Le BEA-Mer, dans un rapport publié en septembre 2019, avait déjà mis en lumière plusieurs dysfonctionnements :

- pilotage confié à un moniteur encore stagiaire,
- motorisation très puissante,
- commande de gaz sensible et non protégée,
- absence de procédures strictes lors de la récupération d’un pratiquant en mer.

La famille du jeune homme, par l’intermédiaire de son avocat, évoque aujourd’hui un espoir que « les responsabilités soient établies » et que ce drame permette d’éviter qu’un accident similaire ne se reproduise.

Ce que l’affaire révèle : un risque majeur encore mal appréhendé

L’hélice reste l’un des éléments les plus dangereux d’un bateau. Invisibles sous la surface, les pales tournent à plusieurs milliers de tours par minute et deviennent, en situation d’urgence, impossibles à anticiper pour un pratiquant dans l’eau. Chaque année en France, l’analyse des données du BEA-Mer et des CROSS conduit au même constat : les accidents liés aux hélices ne diminuent pas.

En 2024 encore, plusieurs dossiers ont été ouverts après :

- des nageurs blessés ou tués lors de passages trop près des zones de baignade ;
- des pratiquants de sports nautiques happés lors de phases de récupération (wakeboard, kitesurf, wing) ;
- des plongeurs heurtés lors de remontées non signalées ;
- des collisions lors de manœuvres d’assistance ou de remorquage.

Les rapports officiels soulignent des causes récurrentes : moteur laissé en prise à l’approche d’un pratiquant, mauvaise anticipation des distances, usage irrégulier du coupe-circuit, ou encore perte de contrôle due à une commande trop sensible. Autant de scénarios qui montrent que la dangerosité d’une hélice n’a rien d’exceptionnel : elle survient souvent dans des situations banales, et parfois avec des équipages expérimentés.

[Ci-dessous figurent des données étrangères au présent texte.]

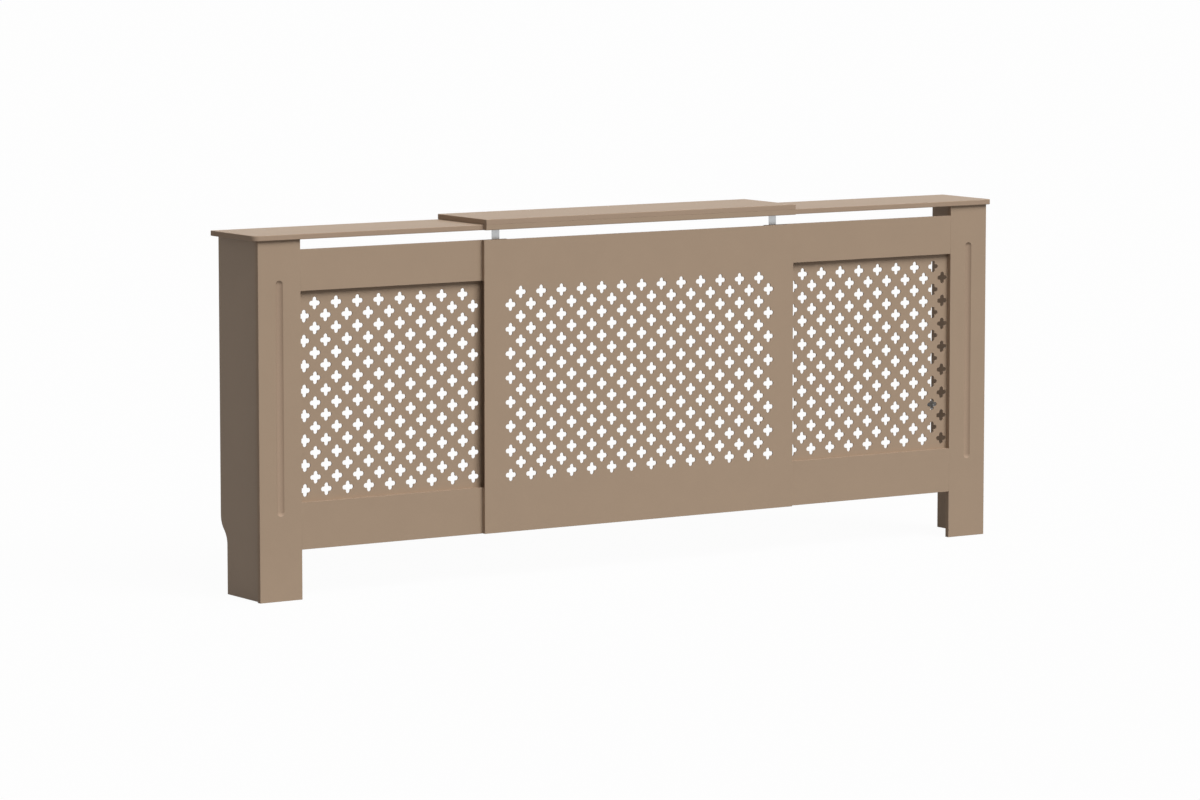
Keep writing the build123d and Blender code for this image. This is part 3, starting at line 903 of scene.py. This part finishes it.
def screw_shape():
    """A pan-head screw on the origin, its head up and its seat at height zero."""
    mesh = bmesh.new()
    profile = [
        (0.15 * MM, -SHANK_LENGTH),
        (SHANK_RADIUS, -0.78 * SHANK_LENGTH),
        (SHANK_RADIUS, 0),
        (HEAD_RADIUS - 0.15 * MM, 0),
        (HEAD_RADIUS, 0.15 * MM),
        (HEAD_RADIUS, 0.45 * HEAD_HEIGHT),
        (0.93 * HEAD_RADIUS, 0.72 * HEAD_HEIGHT),
        (0.8 * HEAD_RADIUS, 0.9 * HEAD_HEIGHT),
        (0.6 * HEAD_RADIUS, HEAD_HEIGHT),
    ]
    rings = turned(mesh, profile, AROUND)
    mesh.faces.new(rings[0][::-1])
    mouth = cross(mesh, 0.36 * MM, 1.65 * MM, HEAD_HEIGHT)
    bottom = cross(mesh, 0.22 * MM, 0.8 * MM, HEAD_HEIGHT - RECESS_DEPTH)
    for number in range(len(mouth)):
        after = (number + 1) % len(mouth)
        mesh.faces.new((mouth[after], mouth[number], bottom[number], bottom[after]))
    mesh.faces.new(bottom)
    bounds = edges_around(mesh, rings[-1]) + edges_around(mesh, mouth)
    fill = bmesh.ops.triangle_fill(mesh, edges=bounds, use_beauty=True, normal=(0, 0, 1))
    for face in fill["geom"]:
        if isinstance(face, bmesh.types.BMFace) and face.normal.z < 0:
            face.normal_flip()
    piece = from_bmesh("screw", mesh)
    smooth(piece, sharp=40)
    return piece


screw = screw_shape()
print("a screw has", len(screw.data.polygons), "faces")


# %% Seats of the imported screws
def solids_of(mesh):
    """The points of each separate solid of a bmesh."""
    unseen = set(mesh.verts)
    while unseen:
        reached = [unseen.pop()]
        for vertex in reached:
            for edge in vertex.link_edges:
                other = edge.other_vert(vertex)
                if other in unseen:
                    unseen.remove(other)
                    reached.append(other)
        yield [vertex.co.copy() for vertex in reached]


def screw_seats(node):
    """Place and facing of each packed screw: every separate solid of a node is one screw."""
    mesh = bmesh.new()
    mesh.from_mesh(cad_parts[node].data)
    bmesh.ops.remove_doubles(mesh, verts=mesh.verts, dist=SAME_POINT)
    seats = []
    for points in solids_of(mesh):
        low = Vector(min(point[k] for point in points) for k in range(3))
        high = Vector(max(point[k] for point in points) for k in range(3))
        middle = (low + high) / 2
        axis = max(range(3), key=lambda k: high[k] - low[k])
        across = [k for k in range(3) if k != axis]
        on_head = [
            point[axis]
            for point in points
            if max(abs(point[k] - middle[k]) for k in across) > 1.2 * SHANK_RADIUS
        ]
        sign = 1 if sum(on_head) / len(on_head) > middle[axis] else -1
        facing = Vector(sign if k == axis else 0 for k in range(3))
        seat = middle.copy()
        seat[axis] = (high if sign > 0 else low)[axis] - sign * HEAD_HEIGHT
        seats.append((seat, facing))
    mesh.free()
    seats.sort(key=lambda seat: tuple(round(c, 4) for c in seat[0]))
    return seats


# %% Screw tree
screw_tree, given = new_tree(
    "driven screws", {"Screw": "Object", "Seats": "Object", "Seed": "Int", "Material": "Material"}
)
one_screw = add(screw_tree, "GeometryNodeObjectInfo", inputs={"Object": given["Screw"]})
seat_points = add(screw_tree, "GeometryNodeObjectInfo", inputs={"Object": given["Seats"]})
facing = add(
    screw_tree,
    "GeometryNodeInputNamedAttribute",
    {"data_type": "FLOAT_VECTOR"},
    {"Name": "facing"},
)
stand = add(
    screw_tree, "FunctionNodeAlignRotationToVector", {"axis": "Z"}, {"Vector": facing.outputs[0]}
)
stop = add(
    screw_tree,
    "FunctionNodeRandomValue",
    {"data_type": "FLOAT"},
    {2: 0.0, 3: math.pi / 2, "Seed": given["Seed"]},
)
stopped = add(
    screw_tree,
    "FunctionNodeAxisAngleToRotation",
    inputs={"Axis": (0, 0, 1), "Angle": stop.outputs[1]},
)
driven = add(
    screw_tree,
    "FunctionNodeRotateRotation",
    {"rotation_space": "LOCAL"},
    {"Rotation": stand.outputs[0], "Rotate By": stopped.outputs[0]},
)
copies = add(
    screw_tree,
    "GeometryNodeInstanceOnPoints",
    inputs={
        "Points": seat_points.outputs["Geometry"],
        "Instance": one_screw.outputs["Geometry"],
        "Rotation": driven.outputs[0],
    },
)
real = add(screw_tree, "GeometryNodeRealizeInstances", inputs={0: copies.outputs[0]})
plated = add(
    screw_tree,
    "GeometryNodeSetMaterial",
    inputs={0: real.outputs[0], "Material": given["Material"]},
)
add(screw_tree, "NodeGroupOutput", inputs={0: plated.outputs[0]})
print("the screw tree has", len(screw_tree.nodes), "nodes")

# %% Drive the screws
SCREW_SEED = 4
for side in ("left", "right"):
    for group in ("grille_screws", "bracket_screws"):
        node = f"{side}_{group}"
        seats = screw_seats(node)
        data = bpy.data.meshes.new("seats")
        data.from_pydata([seat for seat, _ in seats], [], [])
        data.attributes.new("facing", "FLOAT_VECTOR", "POINT")
        for number, (_, direction) in enumerate(seats):
            data.attributes["facing"].data[number].vector = direction
        points = in_scene("seats", data)
        piece = grown(
            screw_tree,
            node + "_driven",
            {"Screw": screw, "Seats": points, "Seed": SCREW_SEED, "Material": zinc},
        )
        bpy.data.objects.remove(points)
        finish_piece(piece, f"{side}_end", "zinc_plated_steel", node)
        print(node, "has", len(seats), "screws and", len(piece.data.polygons), "faces")
bpy.data.objects.remove(screw)

# %% [markdown]
# ## Slide bolts and wing nuts
#
# A mushroom-head bolt hides its head behind the centre sheet and sticks its thread out at the
# back, through the rail and a washer, into a wing nut. The thread is a real one, M6 with a pitch
# of 1 mm: each ring of vertices is pulled in where the groove of the helix passes.
#
# The wing nut is cast: a tapered hub with two ears that rise and spread, all edges round. Hub
# and ears are separate closed shapes, united by a Boolean modifier. Every nut is a piece of its
# own, because it turns on its own body.


# %% Closed shapes
def closed_shape(name, mesh):
    """A mesh object from a bmesh, with its faces turned outwards."""
    bmesh.ops.recalc_face_normals(mesh, faces=mesh.faces)
    return from_bmesh(name, mesh)


def middle_of(node):
    """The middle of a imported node's box."""
    low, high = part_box(node)
    return (Vector(low) + Vector(high)) / 2


# %% Head and thread of a bolt
BOLT_HEAD_RADIUS = 6 * MM
BOLT_HEAD_HEIGHT = 3 * MM
THREAD_RADIUS = 3 * MM
PITCH = 1 * MM
THREAD_DEPTH = 0.55 * MM
RINGS_A_TURN = 6
THREAD_TAIL = 13 * MM  # length of thread
TAIL_CHAMFER = 0.75 * MM


def bolt_rings(length):
    """Radius, distance from the front of the head and depth of the groove, for each ring."""
    start = length - THREAD_TAIL
    rings = [
        (radius * BOLT_HEAD_RADIUS, depth * BOLT_HEAD_HEIGHT, 0)
        for radius, depth in ((0.75, 0), (0.93, 0.14), (1.0, 0.5), (1.0, 1.0))
    ]
    rings += [(THREAD_RADIUS, BOLT_HEAD_HEIGHT, 0), (THREAD_RADIUS, start, 0)]
    for step in range(1, round((THREAD_TAIL - TAIL_CHAMFER) / PITCH * RINGS_A_TURN)):
        rings.append((THREAD_RADIUS, start + step * PITCH / RINGS_A_TURN, THREAD_DEPTH))
    rings.append((THREAD_RADIUS - THREAD_DEPTH, length - TAIL_CHAMFER, 0))
    rings.append((THREAD_RADIUS - TAIL_CHAMFER, length, 0))
    return rings


# %% Slide bolts
def bolt_shape(mesh, x, z, head_y, tail_y):
    """A bolt along Y at x, z: its head's front at head_y, its end at tail_y."""
    made = []
    for radius, depth, groove in bolt_rings(tail_y - head_y):
        ring = []
        for step in range(AROUND):
            turn = step / AROUND
            phase = (depth / PITCH - turn) % 1
            reach = radius - groove * (1 - abs(2 * phase - 1))
            angle = 2 * math.pi * turn
            point = (x + reach * math.cos(angle), head_y + depth, z + reach * math.sin(angle))
            ring.append(mesh.verts.new(point))
        made.append(ring)
    for near, far in zip(made, made[1:]):
        for step in range(AROUND):
            after = (step + 1) % AROUND
            mesh.faces.new((near[step], far[step], far[after], near[after]))
    mesh.faces.new(made[0])
    mesh.faces.new(made[-1][::-1])


for side in ("left", "right"):
    low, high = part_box(f"{side}_slide_bolts")
    mesh = bmesh.new()
    for height in ("upper", "lower"):
        middle = middle_of(f"{side}_{height}_wing_nut")
        bolt_shape(mesh, middle.x, middle.z, low[1], high[1])
    piece = closed_shape(f"{side}_slide_bolts_threaded", mesh)
    piece.data.materials.append(zinc)
    smooth(piece, sharp=35)
    finish_piece(piece, f"{side}_end", "zinc_plated_steel", f"{side}_slide_bolts")
    print(side, "bolts have", len(piece.data.polygons), "faces")

# %% Outline of an ear
EAR = [  # out from the axis and up from the seat, in mm
    (4.0, 1.9),
    (6.0, 2.2),
    (9.0, 2.9),
    (12.2, 4.7),
    (14.8, 7.4),
    (15.9, 10.2),
    (15.3, 12.3),
    (13.7, 12.9),
    (11.9, 12.1),
    (10.3, 10.0),
    (8.2, 7.6),
    (6.0, 6.5),
    (4.0, 6.1),
]
EAR_CUTS = 3


def smooth_loop(points, cuts):
    """A closed smooth curve through the points, with that many steps from one to the next."""
    loop = []
    count = len(points)
    for number in range(count):
        before, here, after, beyond = (Vector(points[(number + k) % count]) for k in (-1, 0, 1, 2))
        for cut in range(cuts):
            t = cut / cuts
            bend = (2 * before - 5 * here + 4 * after - beyond) * t**2
            twist = (3 * here - before - 3 * after + beyond) * t**3
            loop.append((2 * here + (after - before) * t + bend + twist) / 2)
    return loop


print("an ear has", len(smooth_loop(EAR, EAR_CUTS)), "points around it")

# %% Ear of a wing nut
EAR_THICKNESS = 2.4 * MM
EAR_ROUND = 0.9 * MM


def ear(mesh, turn):
    """An ear turned about the hub: layers of its outline, drawn in towards both flat sides."""
    outline = [point * MM for point in smooth_loop(EAR, EAR_CUTS)]
    count = len(outline)
    inwards = []
    for number in range(count):
        along = outline[(number + 1) % count] - outline[number - 1]
        inwards.append(Vector((-along.y, along.x)).normalized())
    layers = []
    for flat_side, angles in ((-1, (90, 60, 30, 0)), (1, (0, 30, 60, 90))):
        for angle in angles:
            inset = EAR_ROUND * (1 - math.cos(math.radians(angle)))
            across = EAR_THICKNESS / 2 - EAR_ROUND * (1 - math.sin(math.radians(angle)))
            points = [point + step * inset for point, step in zip(outline, inwards)]
            spots = [Vector((point.x, flat_side * across, point.y)) for point in points]
            layers.append([mesh.verts.new(turn @ spot) for spot in spots])
    for under, over in zip(layers, layers[1:]):
        for number in range(count):
            after = (number + 1) % count
            mesh.faces.new((under[number], under[after], over[after], over[number]))
    mesh.faces.new(layers[0][::-1])
    mesh.faces.new(layers[-1])


# %% Hub of a wing nut
HUB_RADIUS = 6 * MM
HUB_HEIGHT = 7 * MM
BORE_RADIUS = 3.15 * MM
HUB_AROUND = 32


def hub_shape():
    """The hub of a wing nut, turned about Z with its seat at height zero."""
    mesh = bmesh.new()
    profile = [(BORE_RADIUS, 0), (0.94 * HUB_RADIUS, 0), (HUB_RADIUS, 0.4 * MM)]
    for radius, height in ((0.9, 0.75), (0.84, 0.93), (0.74, 1.0)):
        profile.append((radius * HUB_RADIUS, height * HUB_HEIGHT))
    profile.append((BORE_RADIUS, HUB_HEIGHT))
    rings = turned(mesh, profile, HUB_AROUND)
    top, bottom = rings[-1], rings[0]
    for step in range(HUB_AROUND):
        after = (step + 1) % HUB_AROUND
        mesh.faces.new((top[step], top[after], bottom[after], bottom[step]))
    return closed_shape("hub", mesh)


# %% Wing nuts
def wing_nut(node, body):
    """A cast wing nut in place of a packed one, its seat towards the room."""
    nut = hub_shape()
    for number in range(2):
        mesh = bmesh.new()
        ear(mesh, Matrix.Rotation(math.pi * number, 3, "Z"))
        wing = closed_shape("wing", mesh)
        join = nut.modifiers.new("unite", "BOOLEAN")
        join.operation = "UNION"
        join.solver = "EXACT"
        join.object = wing
        nut = made_plain(nut, "hub")
        bpy.data.objects.remove(wing)
    middle = middle_of(node)
    seat_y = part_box(node)[0][1]
    nut.data.transform(Matrix.Rotation(-math.pi / 2, 4, "X"))
    nut.data.transform(Matrix.Translation((middle.x, seat_y, middle.z)))
    nut.data.materials.clear()
    nut.data.materials.append(zinc)
    for face in nut.data.polygons:
        face.material_index = 0
    smooth(nut, sharp=50)
    nut.name = node + "_cast"
    finish_piece(nut, body, "zinc_plated_steel", node)
    print(node, "has", len(nut.data.polygons), "faces")


for side in ("left", "right"):
    for height in ("upper", "lower"):
        wing_nut(f"{side}_{height}_wing_nut", f"{side}_{height}_nut")

# %% [markdown]
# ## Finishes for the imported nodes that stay
#
# Washers and dowels already have their true shape, so they only get their material.

# %% Carried-over nodes
finishes = {"dowels": beech, "washers": zinc}
for name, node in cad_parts.items():
    if not node.hide_render:
        node.data.materials.clear()
        node.data.materials.append(next(finishes[key] for key in finishes if key in name))
        print(name, "is", node.data.materials[0].name)

# %% Measure and finish
low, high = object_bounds()
print("sizes in mm:", [round((b - a) / MM, 2) for a, b in zip(low, high)])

Ce que les Glénans ont changé après 2019

À la suite du drame, l’école des Glénans avait renforcé immédiatement ses protocoles internes. En novembre 2019, l’association avait rendu publiques plusieurs mesures conservatoires :

- généralisation des cages à hélice sur les bateaux de sécurité, après six mois d’essais sur 16 embarcations ;
- obligation pour les pilotes d’être directement attachés au coupe-circuit ;
- arrêt du moteur lors des récupérations de pratiquants ;
- abandon des commandes de gaz ne nécessitant pas une double action ;
- interdiction d’embarquer des personnes non concernées par l’encadrement ;
- expérimentation de bateaux à hydrojet, dépourvus d’hélice apparente.

L’école avait toutefois reconnu les limites techniques des cages à hélice, notamment la perte de vitesse sur les petites motorisations, un élément problématique lors d’interventions urgentes. Ces ajustements témoignent d’une réalité : la sécurité autour des hélices nécessite un arbitrage constant entre efficacité nautique et protection des personnes dans l’eau.

Un cadre réglementaire clair mais souvent mal appliqué

La règlementation française impose plusieurs règles destinées à réduire le risque :

- obligation d’utiliser le coupe-circuit,
- arrêt du moteur à l’approche d’une personne dans l’eau,
- encadrement strict de l’usage des bateaux à moteur dans les zones mixtes,
- obligation de formation et de qualifications adaptées au type d’embarcation.

Ces règles sont connues, mais les accidents recensés montrent qu’elles ne sont pas toujours respectées, ou mal adaptées à certaines pratiques modernes, notamment les sports nautiques où les pratiquants passent régulièrement du vent à l’eau. Pour les enquêteurs, un point revient systématiquement : l’erreur humaine survient souvent lorsque la pression ou la fatigue s’ajoute à une manœuvre délicate.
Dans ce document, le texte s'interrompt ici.